DÜŞÜNCE VE FITNE

Değerlendirilmeyen düşünce yenmeyen yemekler gibidir. Hiç bir yararı yoktur. Düşünce de aynı değil mi? Dikkate alınmıyorsa düşünce neye yarar? Bir gün düşünce değer kazanırsa bilin ki slogan kaybetmiştir.

Değerlendirilmeyen düşünce bir tasa konmuş benzin gibidir. Bir taşa benzini koyun. Belli bir süre sonra benzinden eser kalmaz. Benzin hiç bir görev yapmadan uçmuştur.
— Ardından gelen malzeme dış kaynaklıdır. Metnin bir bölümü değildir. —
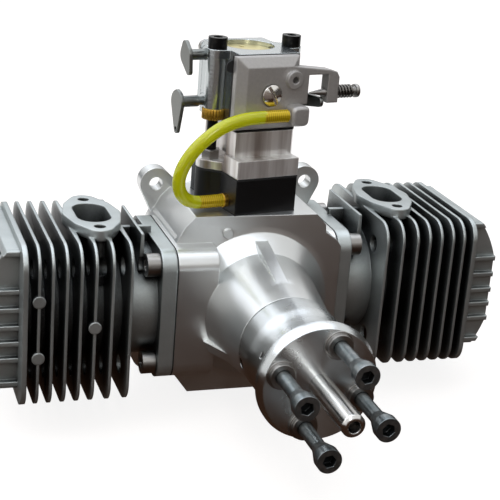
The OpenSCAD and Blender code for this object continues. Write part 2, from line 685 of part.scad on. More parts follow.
module reed_block() color([0.09, 0.09, 0.1]) carb_frame() difference() {
    slab_z(reed_z, reed_z + reed_h) flange_plan();
    slab_z(reed_z - 1, reed_z + reed_h + 1) reed_window(2.4);
    left_bolt_hole(reed_z - 1, reed_z + reed_h + 1);
    translate([block_left, barb_y, barb_z]) rotate([0, 90, 0]) cylinder(h = 4, r = 2.1, center = true);
}

// Wedge-shaped seat for the reeds, open at its sides
module reed_cage() color("dimgray") carb_frame() translate(reed_at) difference() {
    union() {
        slab_z(reed_z + reed_h - 1.5, reed_z + reed_h) round_rect(reed_w + 2.3, reed_d + 2.3, 2.4);
        slab_y(-10.5, 10.5) polygon([[-7.5, reed_z + reed_h - 1], [7.5, reed_z + reed_h - 1],
            [1.2, reed_z + 1.5], [-1.2, reed_z + 1.5]]);
    }
    slab_y(-9, 9) polygon([[-5.8, reed_z + reed_h + 1], [5.8, reed_z + reed_h + 1], [0.3, reed_z + 3.5],
        [-0.3, reed_z + 3.5]]);
    for (y = [-4.6, 4.6]) translate([0, y, 0]) slab_z(reed_z + 4, reed_z + reed_h - 2.5)
        square([20, 7.4], center = true);
}

module reed_petals() color("black") carb_frame() translate(reed_at)
    for (s = [-1, 1], y = [-4.6, 4.6]) slab_y(y - 4.2, y + 4.2)
        polygon([[s * 7.25, reed_z + reed_h - 1.6], [s * 7.55, reed_z + reed_h - 1.6],
            [s * 1.5, reed_z + 1.5], [s * 1.2, reed_z + 1.5]]);

module intake_gaskets() color("black") carb_frame() {
    for (z = [deck_z, manifold_z - gasket_t]) difference() {
        slab_z(z, z + gasket_t) flange_plan();
        slab_z(z - 1, z + 1) reed_window();
        left_bolt_hole(z - 1, z + 1);
    }
    difference() {
        slab_z(carb_z - gasket_t, carb_z) neck_plan();
        intake_passage(carb_z - 1, carb_z + 1, bore_r);
        translate([carb_pitch / 2, 0, 0]) slab_z(carb_z - 1, carb_z + 1) circle(bolt_hole_r);
    }
}

module neck_plan() {
    polygon([[-13.5, -15], [10, -15], [11.5, -13.5], [11.5, 13], [9, 16], [-9, 16], [-11.3, 13], [-11.3, -6],
        [-13.5, -8]]);
    link([carb_pitch / 2, 0], 3.7, [4, 0], 8);
}

module manifold() color("silver") carb_frame() difference() {
    union() {
        slab_z(manifold_z, manifold_z + flange_h * 0.47) flange_plan();
        slab_z(manifold_z, neck_z) polygon([[block_left, block_front], [block_right, block_front],
            [block_right, block_back], [-10, block_back], [-10, -5], [block_left, -9]]);
        slab_z(neck_z - 1, neck_z + neck_h) neck_plan();
    }
    intake_passage(manifold_z - 1, carb_z + 1, bore_r);
    slab_z(manifold_z - 1, manifold_z + 3) reed_window();
    left_bolt_hole(manifold_z - 1, neck_z + 1);
    translate([carb_pitch / 2, 0, 0]) slab_z(neck_z + 1, carb_z + 1) circle(carb_bolt_d / 2 + run);
}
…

Oysa aynı benzini arabaya koyarsanız motoru çalıştıracak bir yakıt haline gelir ve arabayı hareket ettirir.

Düşünceler de böyledir. Değer verilmeyen düşünce açık kaptaki benzin gibi zamanla yok olur gider. Düşünce yoksa motor gücünüzü ortaya koyacak harekete geçirecek benzininiz de yok demektir.

Belki bir çoğumuzun belleği bu yüzden projeler hayaller mezarlığıdır.

Öyle ise ne yapmalı?

Çok basit düşünen insanlar arasında nifak çıkaracaksın. Düşünen beyinler birbirine düşman olacak ve sen rahat edeceksin. Son günlerde ortaya çıkan tartışmalar bu senaryonun sahnelenmeye başladığının da göstergesi.
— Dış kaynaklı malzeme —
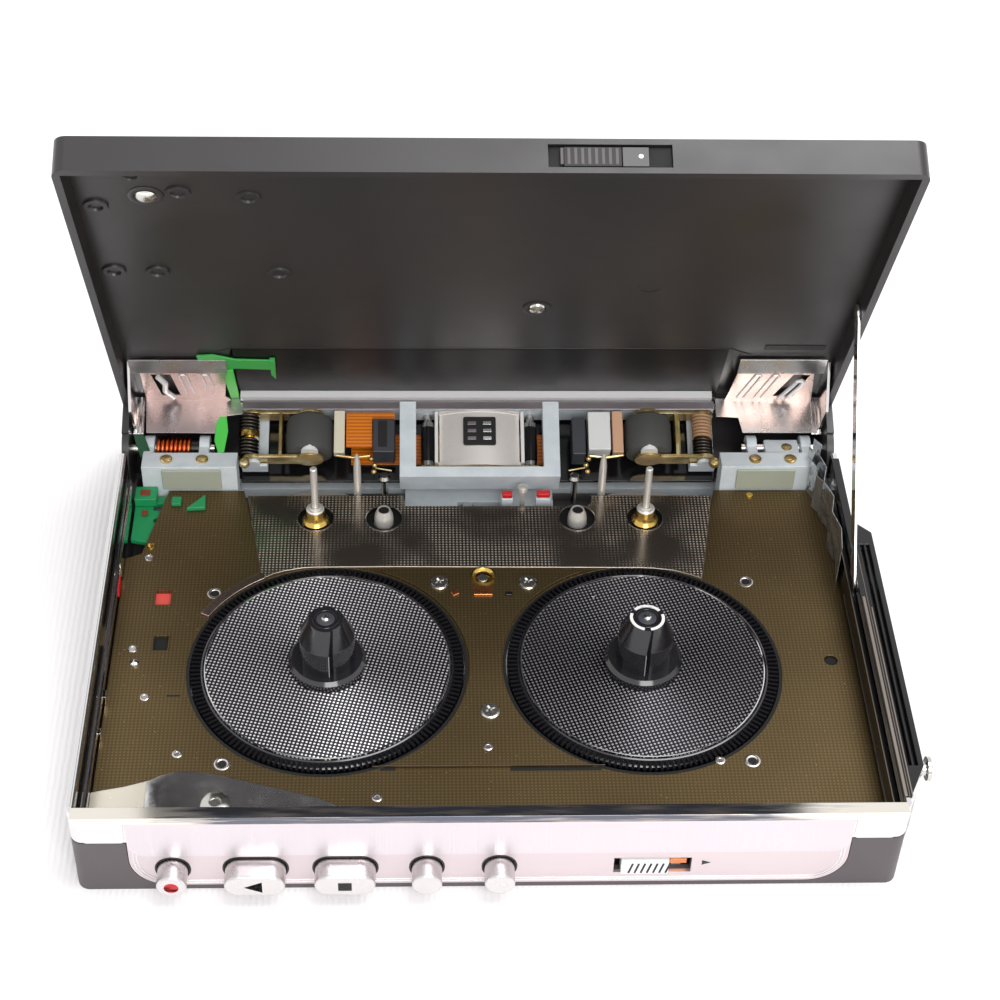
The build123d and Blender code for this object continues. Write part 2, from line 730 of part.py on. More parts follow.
for name, x, length, height in front_controls:
    with BuildPart() as button:
        with BuildSketch(facing(front + panel_thickness + wall)) as cap:
            pill(x, control_z, length, height)
        extrude(cap.sketch, amount=panel_thickness + wall + button_proud)
        fillet(button.faces().sort_by(Axis.Y)[0].edges(), radius=0.4)
        cylinder(facing(well_front + stem_reach), x, control_z, 0.8, stem_reach + wall)
    button.part.label = name
    export_step(button.part, f"parts/{name}.step")

with BuildPart() as lock_slider:
    block(facing(well_front + 0.9), lock_x - lock_foot_half, lock_x + lock_foot_half,
          control_z - lock_foot_height / 2, control_z + lock_foot_height / 2, 0.7)
    knob_left = lock_x + lock_knob_offset - lock_knob_length / 2
    block(facing(well_front + 0.3), knob_left, knob_left + lock_knob_length,
          control_z - lock_slot_height / 2 + button_clearance, control_z + lock_slot_height / 2 - button_clearance,
          wall + 0.7)
lock_slider.part.label = "lock_slider"
export_step(lock_slider.part, "parts/lock_slider.step")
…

Uzun süre düşünen insanlar sağ sol alevi sünni laik antilaik önce müslümanlık mı Türklük mü diye bölünen düşünen insan bu günlerde farklı biçimlerde düşman yapılmaya gayret ediliyor. Bu farklı metodun en bariz biçimi de siyasi partiler ve genel başkanları olarak karşımıza çıkıyor. Düşüncenin yerini biat ve slogan almaya başladı ve düşünen insanlar da arada kalmaya…

Evet "düşünen insan bu oyunlara düşmez" dediğinizi duyar gibiyim ama durum hiç de öyle olmuyor. Özellikle bizim cenahta durum tam anlamıyla vahim. Düşünen veya düşündüğünü hissettiğimiz bir çok isim bu oyunun bir parçası olmuş durumda. Sizin anlayacağınız düşünen kafalar bile birbirine düşman gibi. Bu iş için medyanın da hazır kıta beklediği düşünülürse durumun ciddiyeti daha iyi anlaşılır umarım.
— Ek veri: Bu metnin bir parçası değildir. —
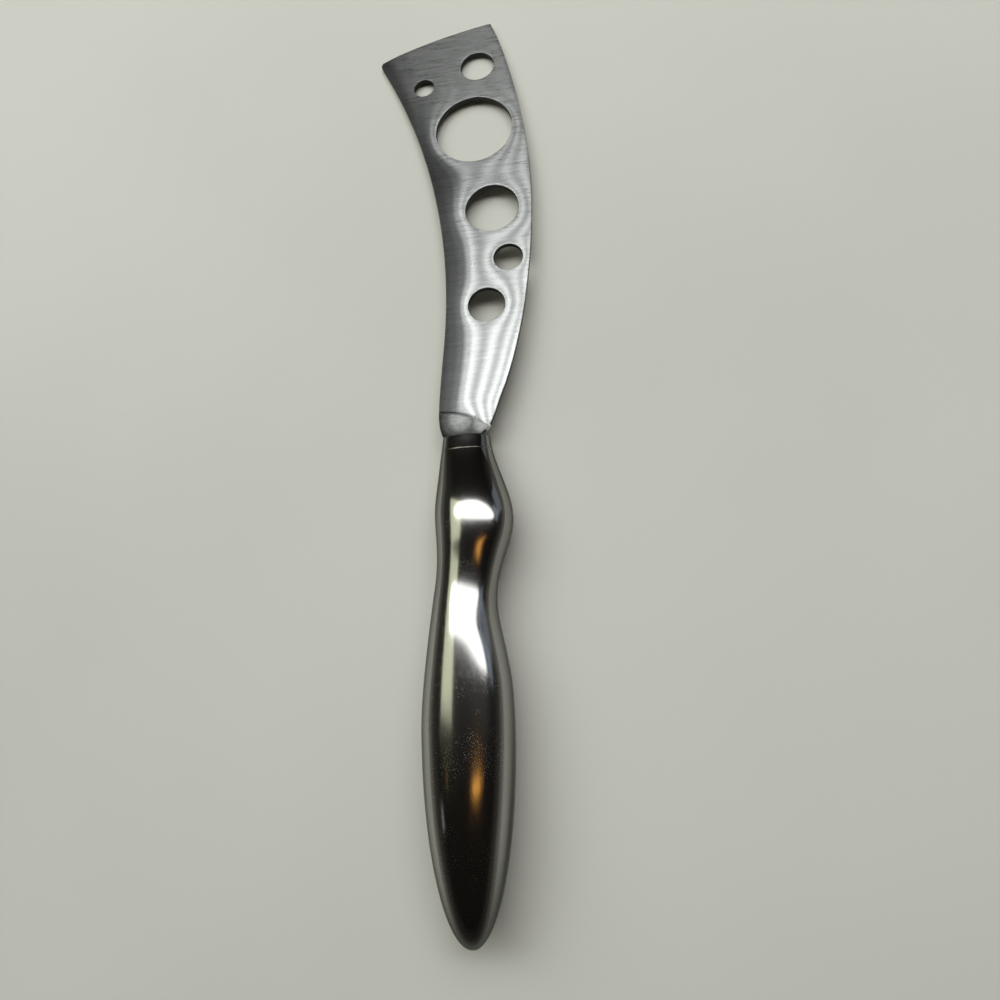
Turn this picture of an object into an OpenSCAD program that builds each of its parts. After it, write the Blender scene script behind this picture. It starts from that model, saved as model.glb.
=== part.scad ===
// Cheese knife with a wide holed blade and a hollow, polished handle.
// It lies as it does on a table, on the end of its blade and the belly of its handle.
// +Y runs from the handle to the tip, +Z is up, and the table is at zero height.
// Each piece is drawn flat, with the butt of the handle at zero, and laid down by rest().

/* [Blade] */
// Length of the blade from the collar to the high corner of its tip
blade_l = 134; // [100:1:180]
// Thickness of the ground part of the blade
blade_t = 1.5; // [1:0.1:1.8]
// Reach of the cutting edge to the right of the handle's axis
edge_reach = 20.5; // [18:0.5:28]
// Reach of the low corner of the tip to the left of the handle's axis
tip_reach = 24.2; // [20:0.2:30]
// Distance by which the low corner of the tip lies behind the high one
tip_drop = 8.8; // [4:0.2:14]
// Bow of the edge at the end of the tip
tip_bow = 1; // [0.2:0.1:2]
// Rounding of the low corner of the tip
tip_round = 1.6; // [0.5:0.1:3]

/* [Ricasso] */
// Thickness of the unground root of the blade and of its tang
ricasso_t = 1.9; // [1.8:0.1:3]
// Length of the unground root where it is longest
ricasso_l = 7; // [5:0.2:9]
// Radius of the curve where the grinding stops
plunge_r = 20; // [15:1:40]
// Width of the tang
tang_w = 7; // [4:0.5:8]
// Length of the tang behind the blade's shoulders
tang_l = 45; // [25:1:60]

/* [Holes] */
// Diameter of the hole by the high corner of the tip
tip_hole_d = 10; // [4:0.5:12]
// Diameter of the hole by the low corner of the tip
corner_hole_d = 6; // [3:0.5:8]
// Diameter of the largest hole, which can hang on a peg
peg_hole_d = 22.5; // [10:0.5:25]
// Diameter of the hole in the middle of the blade
middle_hole_d = 15; // [6:0.5:16]
// Diameter of the hole beside the cutting edge
edge_hole_d = 8; // [3:0.5:9]
// Diameter of the hole nearest the handle
root_hole_d = 10; // [4:0.5:12]
// Chamfer round each hole, on both faces
hole_chamfer = 0.2; // [0.1:0.05:0.4]

/* [Grip] */
// Length of the grip with its collar
grip_l = 116; // [100:1:140]
// Width of the grip at its lobe
grip_w = 21.8; // [20:0.2:26]
// Thickness of the grip at its lobe
grip_t = 18; // [15:0.2:20]
// Length of the round end of the grip, up to its fattest place
lobe_l = 46; // [34:1:48]
// Thickness of the two pressed shells
shell_wall = 0.8; // [0.5:0.1:1.2]
// Height of the weld between the two shells
seam_h = 0.3; // [0.1:0.1:0.6]
// Reach of the cement that holds the tang, behind the tang's end
cement_past = 7; // [2:1:12]
// Gap between pieces that fit inside one another
fit_gap = 0.05; // [0.02:0.01:0.1]

/* [Collar] */
// Length of the collar at the front of the grip
collar_l = 4; // [3:0.5:8]
// Width of the weld between the collar and the shells
collar_weld_l = 0.3; // [0.1:0.1:0.6]
// Length of the collar's spigot inside the shells
spigot_l = 6; // [3:0.5:10]

/* [Hidden] */

blade_grey = [0.68, 0.70, 0.71];
polished_grey = [0.80, 0.81, 0.82];
weld_grey = [0.55, 0.56, 0.57];
cement_cream = [0.78, 0.76, 0.70];

// Overrun of every cutting shape
cut_over = 1;
// Flat left at the very end of the grip, measured along it
butt_flat = 0.05;
// Rows along each shell, columns over each half section, and how the rows crowd to the butt
shell_rows = 40;
section_cols = 16;
row_pack_share = 0.15;
// Steps along each side of the blade's outline, along its tip and round the tip's corner
side_steps = 44;
tip_steps = 12;
round_steps = 5;
// Steps along the cement
cement_steps = 12;

// Cutting side of the blade: share of its length, share of the edge's reach
edge_shares = [[0, 0.2], [0.008, 0.243], [0.019, 0.32], [0.04, 0.392], [0.075, 0.473], [0.114, 0.572],
               [0.165, 0.675], [0.224, 0.772], [0.291, 0.857], [0.366, 0.925], [0.44, 0.972],
               [0.53, 1], [0.612, 0.99], [0.687, 0.951], [0.761, 0.888], [0.836, 0.802],
               [0.91, 0.695], [0.963, 0.6], [1, 0.517]];
// Back of the blade: share of its own length, share of the tip's reach
back_shares = [[0, 0.217], [0.025, 0.256], [0.055, 0.267], [0.11, 0.252], [0.18, 0.221],
               [0.25, 0.19], [0.335, 0.175], [0.42, 0.187], [0.5, 0.222], [0.58, 0.282],
               [0.66, 0.365], [0.74, 0.473], [0.82, 0.607], [0.91, 0.787], [1, 1]];
// Centres of the holes: share of the blade's length, share of the edge's reach
tip_hole_shares = [0.884, 0.3];
corner_hole_shares = [0.8455, -0.497];
peg_hole_shares = [0.7145, 0.228];
middle_hole_shares = [0.507, 0.449];
edge_hole_shares = [0.385, 0.646];
root_hole_shares = [0.281, 0.337];
// Highest place of the curve where the grinding stops, as a share of the edge's reach
plunge_share = -0.293;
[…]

Küçük bir anektod ile konuyu noktalayalım:

Büyük İskender, büyük filozof Aristo'ya bir mektup yazıp sorar:
"Zaptettiğim topraklardaki insanları tahakkümüm altında tutabilmek için neler yapmalıyım?"
1- Ülkenin ileri gelen insanlarını sürgüne mi göndereyim?
2- Ülkenin ileri gelenlerini hapse mi atayım?
3- Ülkenin ileri gelenlerini kılıçtan mı geçireyim?
Aristo'dan cevap gelir:
1- Sürgünde toplanıp sana karşı başkaldırırlar.
2- Hapishaneler militan yuvası olur, kontrolden çıkar.
3- Onlardan sonraki kuşak intikam hırsıyla büyür, tahtını sallar.
Aristo, çözüm olarak şu tavsiyede bulunur:
İnsanların arasına nifak tohumları ekeceksin. Birbirleriyle savaşınca, hakem olarak kendini kabul ettireceksin. Ama anlaşmaya giden bütün yolları tıkayacaksın!

Kavga edenler belli hakem de önceden ayarlanmış. Medya hazır. Geriye ne kaldı?